One of the many powerful songs on Warren Zevon’s self-titled album (his first, if you don’t count 1969’s misfire Wanted Dead or Alive). Zevon was a songwriters’ songwriter who all on the West Coast scene followed. Jackson Browne produced his first couple of Asylum albums, and various Eagles and Fleetwood Mac members appeared on them. Linda appeared on the second of the two. One can’t imagine the suits at Linda’s label would have been too comfortable about the line “And I’m all strung out on heroin on the outskirts of town” in the chorus; it was a brave move to include this on a pop album.
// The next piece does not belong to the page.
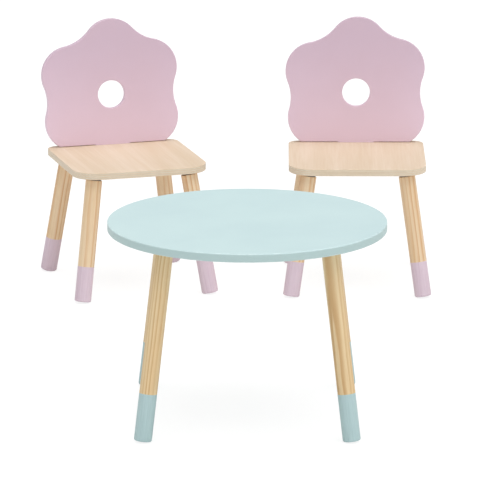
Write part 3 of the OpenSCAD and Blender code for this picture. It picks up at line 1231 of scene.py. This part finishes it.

“Simple Man, Simple Dream” by J.D.Souther 

The other songwriters’ songwriter on the scene, Souther was almost an Eagle by proxy, and had been in the earlier country rock group Longbranch Pennywhistle with Glenn Frey. Souther released a number of great country rock records in the ‘70s but wouldn’t hit until “You’re Only Lonely” late in the decade. Linda recorded other Souther songs, including "Faithless Love" on Heart Like a Wheel and "White Rhythm and Blues" on Living in the USA.


To the best of our knowledge, Eric Kaz never recorded this one himself, despite recording a number of albums – solo, in a duo with Craig Fuller and with the group American Flyer (which also features Doug Yule of the Velvet Underground) - in the ‘70s. After his recording career stalled, Kaz made a name for himself as a writer with numerous country hits, and a number one pop hit, 'That's What Love is All About', as recorded by Michael Bolton.

“I Never Will Marry” by The Carter Family 

As mentioned, Linda has deep roots in country and folk, and country roots don’t get much deeper than the First Family of Country Music, The Carter Family, who first recorded this song in 1933. Johnny Cash’s wife June Carter Cash of course descended from the Carters, and there’s a nice clip of Linda performing the song with Johnny as far back as 1969 that we’ll show you too.

“Blue Bayou” By Roy Orbison 

Linda’s signative tune was written by Roy Orbison and Joe Melson, and was originally a hit for Roy in 1963.

“Poor Poor Pitiful Me” by Warren Zevon 

The second track taken from Zevon’s 1976 Asylum record is a cracker (the title track for Linda’s previous album Hasten Down The Wind was also from that Zevon classic), and maybe pokes a bit of fun at some of the more sensitive singer-songwriters making the rounds in the ‘70s. A great, astute and poetic songwriter, Zevon had little time for sentimentality; his songs were hard as nails, and sometimes uproariously funny.


Another one we can’t find a previous version of to play you, this was written by Linda’s guitarist Waddy Wachtel. Waddy was also Warren Zevon’s guitarist, and as a sideman, his name would soon become synonymous with the Californian sound. Which made it something of a surprise when he turned up cranking out killer riffs in Keith Richard’s X-Pensive Winos a decade or so later.

“Tumbling Dice” by The Rolling Stones

Maybe Waddy wasn’t such a surprising choice after all, when you consider he would’ve played this great Stones tune night after night with Linda. Of course the Stones had strong roots in country as well, and this gem of a tune, originally from the great Exile On Main Street, is one of their greatest non-hits.

“Old Paint” by ?

Another example of Linda’s deep musical roots, Old Paint is a 19th Century Cowboy song. Whilst no one knows for sure who wrote it (it’s credited on Simple Dreams to ‘Trad’ – as in ‘Traditional’) it’s been attributed to a former-slave-turned-cowboy by the name of Charley Willis. We’re not sure where Linda first heard it, but that man Johnny Cash recorded in 1965.